- _Task statement_
Output all the material that follows, exactly as given.

□ □ □

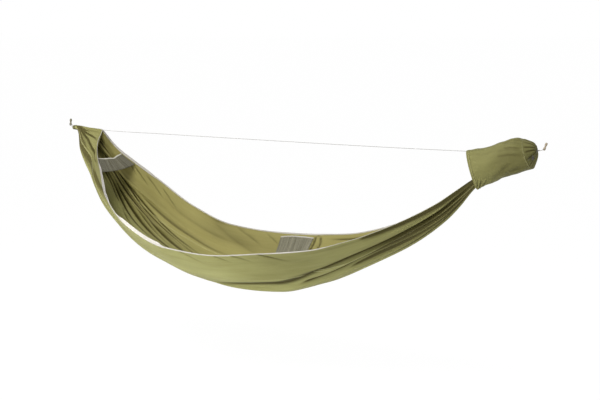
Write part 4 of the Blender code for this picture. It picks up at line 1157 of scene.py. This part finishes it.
print("stage: channels and whippings")
channelSettings = {
    "puckers": 14,
    "depth": 0.0017,
    "radius": 0.0121,
    "bore": 0.0032,
    "profile": ((0.0, 0.45), (0.02, 0.78), (0.12, 0.93), (0.3, 1.0), (0.5, 0.97), (0.7, 1.0), (0.88, 0.95),
                (0.98, 0.86), (1.0, 0.5)),
    "sides": 168,
}
whippingSettings = {"turns": 4, "pitch": 0.0013, "radius": 0.00063, "reach": 0.01255, "tuck": 0.0004}


def channelPiece(name, node, settings):
    # radius = size (radius - depth (1 - |sin|)), the sine that of a slightly uneven count of
    # puckers and the size from the profile, and a plain bore
    low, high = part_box(node)
    turn = fullTurn(settings["sides"])
    phase = settings["puckers"] * turn / 2 + 0.5 * np.sin(3 * turn) + 0.3 * np.sin(5 * turn + 1)
    pucker = settings["depth"] * (1 - np.abs(np.sin(phase)))
    rings = [(share, (settings["radius"] - pucker) * size) for share, size in settings["profile"]]
    rings += [(share, settings["bore"]) for share in (1.0, 0.5, 0.0)]
    rows = [mapPairs(low.x + (high.x - low.x) * share + 0 * turn, radius) for share, radius in rings]
    settle(ringAround(name, rows, settings["sides"], olive), "bed", "olive_cloth", node)


def whippingPiece(name, node, settings):
    # turns of cord side by side, whose ends go in under them
    low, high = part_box(node)
    share = np.linspace(0, 1, settings["turns"] * 30)
    turn = 2 * math.pi * (settings["turns"] - 0.35) * share
    x = (low.x + high.x) / 2 + settings["pitch"] * (settings["turns"] - 1) * (share - 0.5)
    tucked = 1 - ramp(share, 0, 0.04) + ramp(share, 0.96, 1)
    reach = settings["reach"] - settings["tuck"] * tucked
    line = aroundChord(x, reach, turn)
    settle(tubeAlong(name, line, settings["radius"], 10, darkCord), "bed", "grey_cord", node)


channelPiece("head_channel_cloth", "head_channel", channelSettings)
channelPiece("foot_channel_cloth", "foot_channel", channelSettings)
whippingPiece("head_whipping_cord", "head_whipping", whippingSettings)
whippingPiece("foot_whipping_cord", "foot_whipping", whippingSettings)


# Net pockets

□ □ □

- _Task answer_
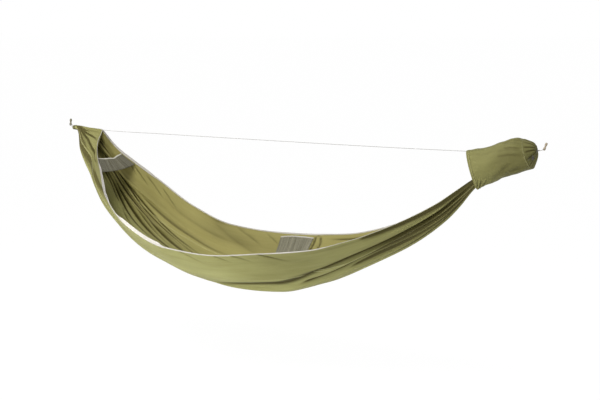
Write part 4 of the Blender code for this picture. It picks up at line 1157 of scene.py. This part finishes it.
print("stage: channels and whippings")
channelSettings = {
    "puckers": 14,
    "depth": 0.0017,
    "radius": 0.0121,
    "bore": 0.0032,
    "profile": ((0.0, 0.45), (0.02, 0.78), (0.12, 0.93), (0.3, 1.0), (0.5, 0.97), (0.7, 1.0), (0.88, 0.95),
                (0.98, 0.86), (1.0, 0.5)),
    "sides": 168,
}
whippingSettings = {"turns": 4, "pitch": 0.0013, "radius": 0.00063, "reach": 0.01255, "tuck": 0.0004}


def channelPiece(name, node, settings):
    # radius = size (radius - depth (1 - |sin|)), the sine that of a slightly uneven count of
    # puckers and the size from the profile, and a plain bore
    low, high = part_box(node)
    turn = fullTurn(settings["sides"])
    phase = settings["puckers"] * turn / 2 + 0.5 * np.sin(3 * turn) + 0.3 * np.sin(5 * turn + 1)
    pucker = settings["depth"] * (1 - np.abs(np.sin(phase)))
    rings = [(share, (settings["radius"] - pucker) * size) for share, size in settings["profile"]]
    rings += [(share, settings["bore"]) for share in (1.0, 0.5, 0.0)]
    rows = [mapPairs(low.x + (high.x - low.x) * share + 0 * turn, radius) for share, radius in rings]
    settle(ringAround(name, rows, settings["sides"], olive), "bed", "olive_cloth", node)


def whippingPiece(name, node, settings):
    # turns of cord side by side, whose ends go in under them
    low, high = part_box(node)
    share = np.linspace(0, 1, settings["turns"] * 30)
    turn = 2 * math.pi * (settings["turns"] - 0.35) * share
    x = (low.x + high.x) / 2 + settings["pitch"] * (settings["turns"] - 1) * (share - 0.5)
    tucked = 1 - ramp(share, 0, 0.04) + ramp(share, 0.96, 1)
    reach = settings["reach"] - settings["tuck"] * tucked
    line = aroundChord(x, reach, turn)
    settle(tubeAlong(name, line, settings["radius"], 10, darkCord), "bed", "grey_cord", node)


channelPiece("head_channel_cloth", "head_channel", channelSettings)
channelPiece("foot_channel_cloth", "foot_channel", channelSettings)
whippingPiece("head_whipping_cord", "head_whipping", whippingSettings)
whippingPiece("foot_whipping_cord", "foot_whipping", whippingSettings)


# Net pockets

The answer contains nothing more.